I also attended the workshop and this is a good list. However, from
Tom's talk I took the idea that we need a canonical application of
configuration management so people can see it in action (e.g. like
google maps for ajax). I am thinking about some kind of demo where a
person can, for example, change a config file, and then watch as the
configuration management system change the file back (assuring
correctness). Another idea would be to migrate a web server from
machine A to machine B. This way we could show folks a tangible benefit
of configuration management.
Ski Kacoroski
--
"When we try to pick out anything by itself, we find it
connected to the entire universe" John Muir
Chris "Ski" Kacoroski, [EMAIL PROTECTED], 206-501-9803
Gulfie wrote:
On Tue, Dec 06, 2005 at 04:52:36PM -0600, Brendan Strejcek wrote:
Here is my initial very incomplete list, in no particular order.
- Keep /etc/issue in sync on a group of nodes
- All ssh known_hosts files should match the state of the whole fabric
- Maintain a site-wide scripts directory
- Hierarchical config file distribution
(Example: Bcfg Cfg generator, cfengine singlecopy)
- Configure node X to be a Y server and configure clients to match
- Make sure user X exists on all nodes with the same credentials
- Set a configuration parameter (in a config file, registry, ...)
and bring running services into line with the new policy
- /opt/gnu/bin/m4 should resolve to GNU m4 on all nodes
- Make sure /path/to/service/data is being backed up
- Make sure no processes with X characterstics are running
Additions:
- allocate resource, image, deploy and configure that resource to be a
server for service X
Where service can be simply a protocol or server name, or it can be more site specific like,
'one of the .jpg servers'.
- Migrate/replicate the data in repositor X from server A to server B
- Gracefully Decommision server X, scrub the data of it's disk, and
place it back into the free pool.
- Migrate service from target X to target Y. Example.
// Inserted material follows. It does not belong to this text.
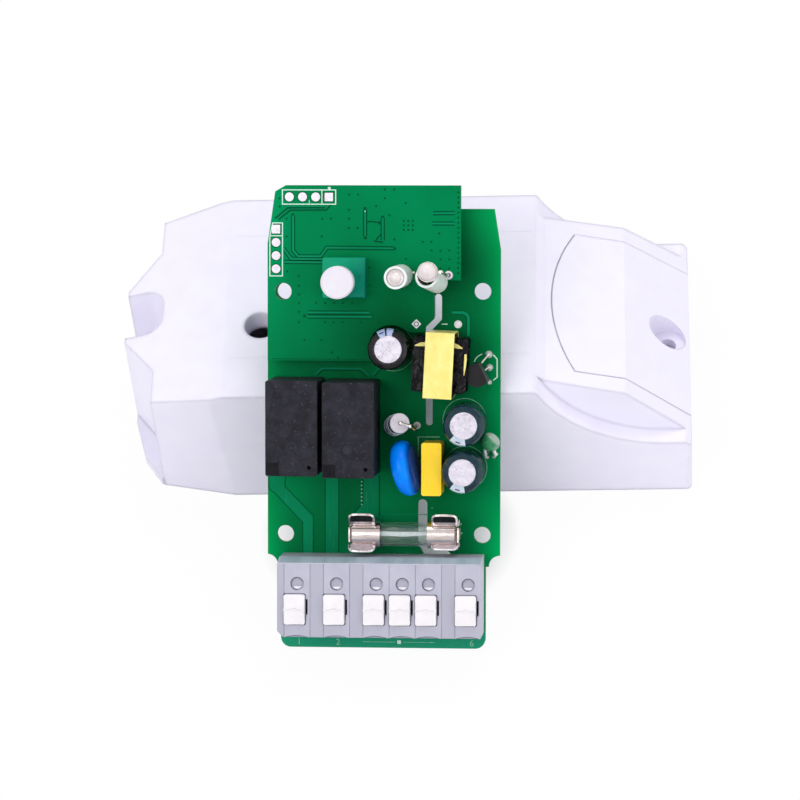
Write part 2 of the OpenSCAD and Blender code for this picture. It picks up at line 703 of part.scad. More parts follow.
// Electrolytic capacitor: the can with its scored top, and the shrunk sleeve round it
sleeve_t = 0.15;
top_lip = 1.35;
module can(d, h) difference() {
    r = d / 2 - sleeve_t - 0.05;
    rotate_extrude() polygon([[0, 0.15], [r - 0.3, 0.15], [r, 0.5], [r, 1.6], [r - 0.35, 2], [r, 2.4],
        [r, h - 0.9], [r - 0.25, h - 0.35], [r - 0.9, h - 0.15], [0, h - 0.15]]);
    for (a = [45, 135]) rotate(a) translate([0, 0, h - 0.15]) cube([d - 3, 0.25, 0.3], center = true);
}
module sleeve(d, h) difference() {
    r = d / 2;
    rotate_extrude() difference() {
        polygon([[0, 0], [r - 0.3, 0], [r, 0.4], [r, 1.6], [r - 0.3, 2], [r, 2.4], [r, h - 0.8],
            [r - 0.3, h - 0.25], [r - 0.9, h], [0, h]]);
        polygon([[0, 0.1], [r - sleeve_t - 0.3, 0.1], [r - sleeve_t, 0.5], [r - sleeve_t, 1.6],
            [r - sleeve_t - 0.35, 2], [r - sleeve_t, 2.4], [r - sleeve_t, h - 0.9],
            [r - sleeve_t - 0.25, h - 0.35], [r - sleeve_t - 0.9, h - 0.12], [0, h - 0.12]]);
        translate([-1, h - 1]) square([r - top_lip + 1, 2]);
        translate([-1, -1]) square([r - 2.4 + 1, 2]);
    }
}
dark_sleeve = [0.05, 0.2, 0.22];
module output_capacitor_can() color([0.8, 0.8, 0.82]) on_board() at(output_can_at) can(can_d, can_h);
module output_capacitor_sleeve() color([0.07, 0.07, 0.08]) on_board() at(output_can_at)
    sleeve(can_d, can_h);
module input_capacitor_1_can() color([0.8, 0.8, 0.82]) on_board() at(input_can_1_at) can(can_d, can_h);
module input_capacitor_1_sleeve() color(dark_sleeve) on_board() at(input_can_1_at) sleeve(can_d, can_h);
module input_capacitor_2_can() color([0.8, 0.8, 0.82]) on_board() at(input_can_2_at) can(can_d, can_h);
module input_capacitor_2_sleeve() color(dark_sleeve) on_board() at(input_can_2_at) sleeve(can_d, can_h);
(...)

NFS
1) install the new server/service
2) Majic + human interaction for downtime planning
3) done
- Duplicate 'this' inviroment over 'there'. (automatic DR/BC site
construction).
- Given parts on hand, construct a (whatever)
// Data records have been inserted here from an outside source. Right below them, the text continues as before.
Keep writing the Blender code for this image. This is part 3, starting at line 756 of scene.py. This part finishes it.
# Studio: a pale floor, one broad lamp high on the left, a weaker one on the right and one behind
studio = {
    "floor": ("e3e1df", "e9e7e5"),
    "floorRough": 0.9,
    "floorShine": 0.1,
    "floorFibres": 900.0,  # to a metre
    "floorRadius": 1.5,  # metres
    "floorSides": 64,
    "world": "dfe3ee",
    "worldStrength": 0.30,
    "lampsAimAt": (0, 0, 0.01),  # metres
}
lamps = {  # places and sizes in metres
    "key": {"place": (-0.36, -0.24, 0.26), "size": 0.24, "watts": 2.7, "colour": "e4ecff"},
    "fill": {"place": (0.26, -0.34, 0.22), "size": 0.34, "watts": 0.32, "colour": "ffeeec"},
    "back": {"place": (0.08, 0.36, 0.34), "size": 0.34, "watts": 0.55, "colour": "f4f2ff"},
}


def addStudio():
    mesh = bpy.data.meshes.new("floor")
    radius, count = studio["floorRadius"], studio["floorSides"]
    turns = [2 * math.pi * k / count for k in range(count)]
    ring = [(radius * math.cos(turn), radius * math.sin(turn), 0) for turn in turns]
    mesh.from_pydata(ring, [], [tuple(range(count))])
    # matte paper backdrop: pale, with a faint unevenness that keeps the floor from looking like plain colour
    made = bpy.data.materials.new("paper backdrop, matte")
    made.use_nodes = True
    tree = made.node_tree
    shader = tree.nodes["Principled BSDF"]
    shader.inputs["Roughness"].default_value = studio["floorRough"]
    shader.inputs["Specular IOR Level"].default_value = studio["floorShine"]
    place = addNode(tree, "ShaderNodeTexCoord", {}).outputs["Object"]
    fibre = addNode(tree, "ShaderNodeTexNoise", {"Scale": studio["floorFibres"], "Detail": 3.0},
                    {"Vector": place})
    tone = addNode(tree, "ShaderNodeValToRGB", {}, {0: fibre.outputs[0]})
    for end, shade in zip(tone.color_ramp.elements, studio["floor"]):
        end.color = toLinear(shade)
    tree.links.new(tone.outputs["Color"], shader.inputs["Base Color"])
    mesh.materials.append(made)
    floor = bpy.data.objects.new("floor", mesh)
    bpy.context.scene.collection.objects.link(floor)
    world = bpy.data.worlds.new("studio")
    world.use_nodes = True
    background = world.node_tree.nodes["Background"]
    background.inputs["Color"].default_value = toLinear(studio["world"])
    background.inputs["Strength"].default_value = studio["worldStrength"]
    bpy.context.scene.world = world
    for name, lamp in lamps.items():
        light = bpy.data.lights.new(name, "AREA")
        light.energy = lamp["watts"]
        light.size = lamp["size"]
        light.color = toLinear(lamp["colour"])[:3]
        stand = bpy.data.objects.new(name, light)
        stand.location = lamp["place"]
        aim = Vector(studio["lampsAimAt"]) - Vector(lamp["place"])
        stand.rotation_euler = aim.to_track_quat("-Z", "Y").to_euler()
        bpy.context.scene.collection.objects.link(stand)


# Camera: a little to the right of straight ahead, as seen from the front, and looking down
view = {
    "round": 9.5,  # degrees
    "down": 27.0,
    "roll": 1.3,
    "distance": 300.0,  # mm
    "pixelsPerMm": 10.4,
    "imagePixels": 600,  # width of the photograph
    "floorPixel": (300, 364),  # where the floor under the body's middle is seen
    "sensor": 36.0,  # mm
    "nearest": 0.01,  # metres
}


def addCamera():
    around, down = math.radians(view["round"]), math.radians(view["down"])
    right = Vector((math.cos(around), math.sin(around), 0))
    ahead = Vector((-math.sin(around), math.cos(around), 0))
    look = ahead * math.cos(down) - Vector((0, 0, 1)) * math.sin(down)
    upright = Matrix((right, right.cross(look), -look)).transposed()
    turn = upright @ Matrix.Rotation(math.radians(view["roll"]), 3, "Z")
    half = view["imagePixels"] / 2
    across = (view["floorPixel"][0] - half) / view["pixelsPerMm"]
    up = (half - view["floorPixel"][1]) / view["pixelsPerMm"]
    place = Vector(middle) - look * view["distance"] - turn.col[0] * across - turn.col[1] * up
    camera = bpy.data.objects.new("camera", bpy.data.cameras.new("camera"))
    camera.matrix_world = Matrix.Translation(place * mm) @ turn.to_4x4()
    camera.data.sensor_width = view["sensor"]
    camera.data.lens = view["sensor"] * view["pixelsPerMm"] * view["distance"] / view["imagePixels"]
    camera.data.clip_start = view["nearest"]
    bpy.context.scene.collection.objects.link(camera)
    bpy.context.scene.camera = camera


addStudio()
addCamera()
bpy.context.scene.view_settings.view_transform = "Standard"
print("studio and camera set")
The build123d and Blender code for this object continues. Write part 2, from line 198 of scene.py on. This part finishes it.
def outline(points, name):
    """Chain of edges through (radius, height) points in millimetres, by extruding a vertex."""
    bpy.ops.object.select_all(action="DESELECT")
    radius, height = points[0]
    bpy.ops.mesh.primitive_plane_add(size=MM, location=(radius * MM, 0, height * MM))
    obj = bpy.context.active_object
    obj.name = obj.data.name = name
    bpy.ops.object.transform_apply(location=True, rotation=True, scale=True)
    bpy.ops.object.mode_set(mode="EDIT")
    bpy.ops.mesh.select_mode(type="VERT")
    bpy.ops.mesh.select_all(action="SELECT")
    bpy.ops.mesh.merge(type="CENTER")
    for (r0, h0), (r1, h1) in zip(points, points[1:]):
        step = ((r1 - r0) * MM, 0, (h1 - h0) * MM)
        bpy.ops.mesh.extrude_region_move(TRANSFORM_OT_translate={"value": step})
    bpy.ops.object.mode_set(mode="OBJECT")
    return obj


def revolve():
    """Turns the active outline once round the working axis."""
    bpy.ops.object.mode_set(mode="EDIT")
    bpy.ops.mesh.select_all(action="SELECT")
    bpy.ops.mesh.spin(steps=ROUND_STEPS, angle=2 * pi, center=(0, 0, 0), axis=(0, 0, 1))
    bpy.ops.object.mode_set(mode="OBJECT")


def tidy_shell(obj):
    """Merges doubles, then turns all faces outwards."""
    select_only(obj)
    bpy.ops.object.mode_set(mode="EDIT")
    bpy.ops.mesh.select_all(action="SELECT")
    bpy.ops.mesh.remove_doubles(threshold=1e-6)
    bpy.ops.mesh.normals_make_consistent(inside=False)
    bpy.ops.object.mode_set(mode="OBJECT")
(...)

- Turn box X into a print server for the local lan/building. And have the rest of the
computational infrastructure deal with it well.
- Join two admin / user domains
- split two admin / user domains
- Given content field A, usage histograms B, and parts list C,
construct a service farm of Y
performance and Z reliability.
- Install apache on an allocated machine with mod perl and list of modules Y.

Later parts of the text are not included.